Speaker
Ralf Engels
(Institut für Kernphysik Forschungszentrum Jülich)
Description
During the past 20 years, the Cooler Synchrotron COSY of the Research Center Jülich provided polarized proton and deuteron beams up to energies of 2.88 GeV. Collaborations like COSY11, ANKE, WASA, PAX and TOF used its unique features like phase-space cooled beams of small emittance and polarized internal targets. Based on this experience several new projects are presently being developed:
1.) The JEDI collaboration is working on the design of a new type of a primarily electrostatic storage ring to measure the electric dipole moments (EDM) of protons and deuterons with an extraordinary precision. This technique will allow reducing the running costs of a storage ring in the energy range of several 100 MeV, thereby opening a window into new physics beyond the standard model, with the potential to explain the dominance of matter over antimatter in our universe. In addition, in order to achieve the required precision, novel beam diagnostic tools based on SQUIDs and Laser Compton backscattering are required.
2.) The proposed Jülich Short-Pulsed Particle and Radiation Center (JuSPARC) will be an interdisciplinary center for collaborative research with ultra-short pulsed photons as well as fast or thermal neutrons and polarized MeV-ion beams. These beams, which can be used for condensed matter physics, material science, structural biology and plasma/fusion physics, will be generated employing the radiation from a high-power (up to few Petawatts, i.e. 1015 W), short-pulse laser (pulse durations in the 10 fs range). In combination with the COSY accelerator the Laser-accelerated (polarized) beams can be employed for nuclear physics experiments.

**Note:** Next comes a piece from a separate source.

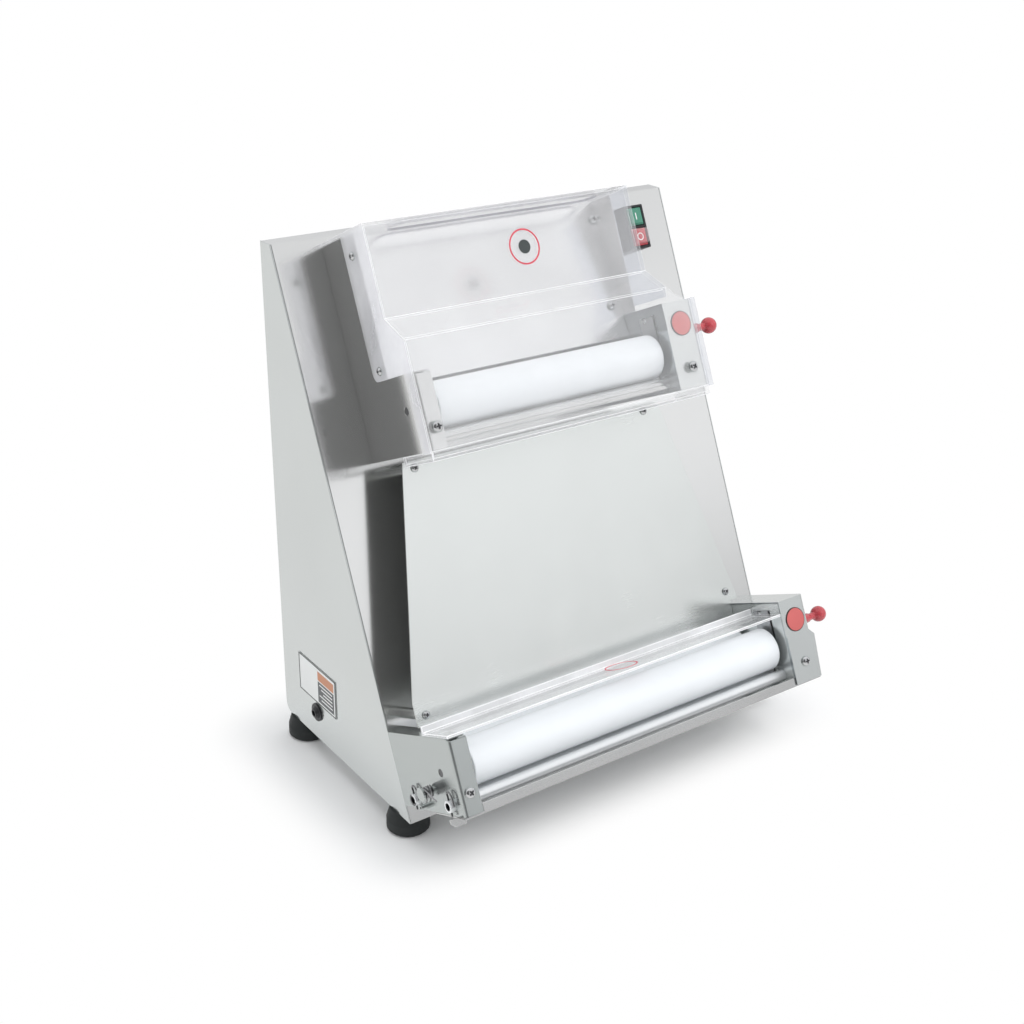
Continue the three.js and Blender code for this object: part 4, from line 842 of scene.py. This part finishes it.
BUTTON_X = 198
ON_MARK_U = 33.75
ON_MARK_OUT = 26.04
ON_MARK_SIZE = (1.3, 8, 0.12)
on_body = frame["nodes"]["switch_on_button"]["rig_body"]
off_body = frame["nodes"]["switch_off_button"]["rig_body"]
on_mark = bmesh.new()
bmesh.ops.create_cube(on_mark, size=1)
for vertex in on_mark.verts:
    x, u, n = (size * share for size, share in zip(ON_MARK_SIZE, vertex.co))
    vertex.co = place(BUTTON_X + x, ON_MARK_U + u, ON_MARK_OUT + n)
bmesh.ops.recalc_face_normals(on_mark, faces=on_mark.faces)
add_object("switch_on_mark", on_mark, "mark_white", on_body)
ring_mark("switch_off_mark", place(BUTTON_X, 58.25, 26), OUT, 4.6, 1.2, "mark_white", off_body)


# Clear dome over the lower button

DOME_U = 57.5
DOME_TOP = (17, 15, 33.5)
DOME_FOOT = (22, 20, 24.2)
bm = bmesh.new()
bmesh.ops.create_cube(bm, size=1)
for vertex in bm.verts:
    wide, tall, out = DOME_TOP if vertex.co.z > 0 else DOME_FOOT
    vertex.co = place(BUTTON_X + vertex.co.x * wide, DOME_U + vertex.co.y * tall, out)
bmesh.ops.recalc_face_normals(bm, faces=bm.faces)
soften(add_object("switch_dome", bm, "clear", "root", 60), 2.5, 4)


# Rating plate: a thin border, a plain band and a grey field with plain rules

RULES = 5
RULE_HEIGHT = 0.035
label_low, label_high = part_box("side_label")
label_x = label_low.x / MM
label_y = (label_low.y / MM, label_high.y / MM)
label_z = (label_low.z / MM, label_high.z / MM)


def label_field(name, y_share, z_share, look, lift=0.06):
    """A printed field, by its shares of the plate from the front and from the top."""
    y0, y1 = (label_y[0] + (label_y[1] - label_y[0]) * s for s in y_share)
    z1, z0 = (label_z[1] + (label_z[0] - label_z[1]) * s for s in z_share)
    bm = bmesh.new()
    bmesh.ops.create_cube(bm, size=1)
    scale = Vector((lift, y1 - y0, z1 - z0)) * MM
    centre = Vector((label_x - lift / 2, (y0 + y1) / 2, (z0 + z1) / 2)) * MM
    bmesh.ops.scale(bm, vec=scale, verts=bm.verts)
    bmesh.ops.translate(bm, vec=centre, verts=bm.verts)
    add_object(name, bm, look)


for name, y_share, z_share in (
    ("label_border_top", (0.0, 1.0), (0.0, 0.03)),
    ("label_border_bottom", (0.0, 1.0), (0.97, 1.0)),
    ("label_border_front", (0.0, 0.02), (0.0, 1.0)),
    ("label_border_rear", (0.98, 1.0), (0.0, 1.0)),
):
    label_field(name, y_share, z_share, "label_ink")
label_field("label_band", (0.05, 0.48), (0.1, 0.34), "label_band")
label_field("label_grey", (0.05, 0.48), (0.37, 0.93), "label_grey")
for row in range(RULES):
    top = 0.43 + 0.095 * row
    end = 0.44 - 0.05 * (row % 3)
    label_field(f"label_rule_{row}", (0.09, end), (top, top + RULE_HEIGHT), "label", 0.1)


# Floor: it shows white, except for the shadow close to the machine

FLOOR_REACH = 8
MIRRORED_FLOOR = 0.82
BASE_MIDDLE = (0, 0.05, 0)
BASE_HALF = (0.27, 0.14, 0)
SHADOW_FADE = (0.01, 0.1)

bm = bmesh.new()
bmesh.ops.create_grid(bm, x_segments=1, y_segments=1, size=FLOOR_REACH)
floor_mesh = bpy.data.meshes.new("floor")
bm.to_mesh(floor_mesh)
bm.free()
floor = bpy.data.objects.new("floor", floor_mesh)
bpy.context.scene.collection.objects.link(floor)


def floor_look():
    """White glow that fades in with the distance from the box of the machine's base."""
    material, tree, main = shader("pale floor", (0.98, 0.98, 0.98), 0.9)
    path = tree.nodes.new("ShaderNodeLightPath")
    glow = tree.nodes.new("ShaderNodeEmission")
    glow.inputs["Color"].default_value = (1, 1, 1, 1)
    strength = remap(tree, path.outputs["Is Glossy Ray"], (1.0, MIRRORED_FLOOR))
    tree.links.new(strength, glow.inputs["Strength"])
    from_base = tree.nodes.new("ShaderNodeNewGeometry").outputs["Position"]
    from_base = vector_math(tree, "SUBTRACT", from_base, BASE_MIDDLE)
    from_base = vector_math(tree, "ABSOLUTE", from_base)
    from_base = vector_math(tree, "SUBTRACT", from_base, BASE_HALF)
    from_base = vector_math(tree, "MAXIMUM", from_base)
    distance = vector_math(tree, "LENGTH", from_base, output="Value")
    fade = remap(tree, distance, (0.0, 1.0), SHADOW_FADE, smooth=True)
    camera_ray, through_ray = path.outputs["Is Camera Ray"], path.outputs["Is Transmission Ray"]
    straight = combine(tree, "ADD", camera_ray, through_ray, clamp=True)
    seen = combine(tree, "ADD", straight, path.outputs["Is Glossy Ray"], clamp=True)
    share = combine(tree, "MULTIPLY", seen, fade)
    whole = mixed(tree, share, main.outputs["BSDF"], glow.outputs["Emission"])
    tree.links.new(whole, tree.nodes["Material Output"].inputs["Surface"])
    return material


floor.data.materials.append(floor_look())


# World: white behind the machine, soft light on it, and a graded room in its reflections

DARK_SIDE = Vector((-0.6, -0.66, 0.45)).normalized()
DARK_SPAN = (0.66, 0.92)
DARK_LEVELS = (0.88, 0.14)
BRIGHT_SIDE = Vector((0.554, -0.79, 0.266)).normalized()
BRIGHT_SPAN = (0.965, 1.0)
BRIGHT_LIFT = (0.0, 0.24)
HORIZON_SPAN = (0.1, 0.29)
HORIZON_LEVELS = (0.54, 1.0)

scene = bpy.context.scene
scene.view_settings.view_transform = "Standard"
scene.world = bpy.data.worlds.new("studio")
scene.world.use_nodes = True
tree = scene.world.node_tree
soft = tree.nodes["Background"]
soft.inputs["Color"].default_value = (0.96, 0.98, 1.0, 1)
soft.inputs["Strength"].default_value = 0.55
white = tree.nodes.new("ShaderNodeBackground")
white.inputs["Color"].default_value = (1, 1, 1, 1)
white.inputs["Strength"].default_value = 1.0
mirror = tree.nodes.new("ShaderNodeBackground")
mirror.inputs["Color"].default_value = (0.97, 0.98, 1.0, 1)
toward = tree.nodes.new("ShaderNodeTexCoord").outputs["Generated"]
to_dark = vector_math(tree, "DOT_PRODUCT", toward, DARK_SIDE, "Value")
to_bright = vector_math(tree, "DOT_PRODUCT", toward, BRIGHT_SIDE, "Value")
height = tree.nodes.new("ShaderNodeSeparateXYZ")
tree.links.new(toward, height.inputs[0])
level = combine(
    tree, "ADD",
    remap(tree, to_dark, DARK_LEVELS, DARK_SPAN, smooth=True),
    remap(tree, to_bright, BRIGHT_LIFT, BRIGHT_SPAN, smooth=True),
)
horizon = remap(tree, height.outputs["Z"], HORIZON_LEVELS, HORIZON_SPAN, smooth=True)
tree.links.new(combine(tree, "MULTIPLY", level, horizon), mirror.inputs["Strength"])
path = tree.nodes.new("ShaderNodeLightPath")
seen = combine(
    tree, "ADD", path.outputs["Is Camera Ray"], path.outputs["Is Transmission Ray"], clamp=True
)
unseen = mixed(
    tree, path.outputs["Is Glossy Ray"], soft.outputs["Background"], mirror.outputs["Background"]
)
tree.links.new(
    mixed(tree, seen, unseen, white.outputs["Background"]),
    tree.nodes["World Output"].inputs["Surface"],
)


# Lamps and camera

MACHINE_MIDDLE = Vector((0, 0, 0.3))


def lamp(name, spot, size, power):
    """A square lamp that lights the machine and isn't mirrored in it."""
    data = bpy.data.lights.new(name, "AREA")
    data.shape = "RECTANGLE"
    data.size = data.size_y = size
    data.energy = power
    light = bpy.data.objects.new(name, data)
    scene.collection.objects.link(light)
    light.location = spot
    light.visible_glossy = False
    light.rotation_mode = "QUATERNION"
    light.rotation_quaternion = (MACHINE_MIDDLE - Vector(spot)).to_track_quat("-Z", "Y")


lamp("key", (1.4, -1.8, 1.7), 2.2, 31)
lamp("fill", (-2.6, 0.3, 1.2), 1.8, 14)
lamp("top", (0.0, 0.1, 2.7), 2.6, 32)

camera_data = bpy.data.cameras.new("camera")
camera_data.sensor_width = 36
camera_data.lens = 52.346
camera_data.clip_start = 0.05
camera_data.clip_end = 50
camera = bpy.data.objects.new("camera", camera_data)
scene.collection.objects.link(camera)
camera.location = (-0.940318, -1.213732, 0.985132)
camera.rotation_euler = (1.147364, -0.012193, -0.615196)
scene.camera = camera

3.) If the spins of the fuel particles in nuclear fusion are aligned parallel the cross section is increased by a factor of 1.5. This effect can be used to increase the energy output of a fusion reactor by at least a factor of two. In addition, the design of a fusion reactor might be simplified, because the choice of the nuclear spins allows one to control the neutron trajectories. But before polarization is an option to optimize the efficiency of a fusion power station a long list of questions must be answered.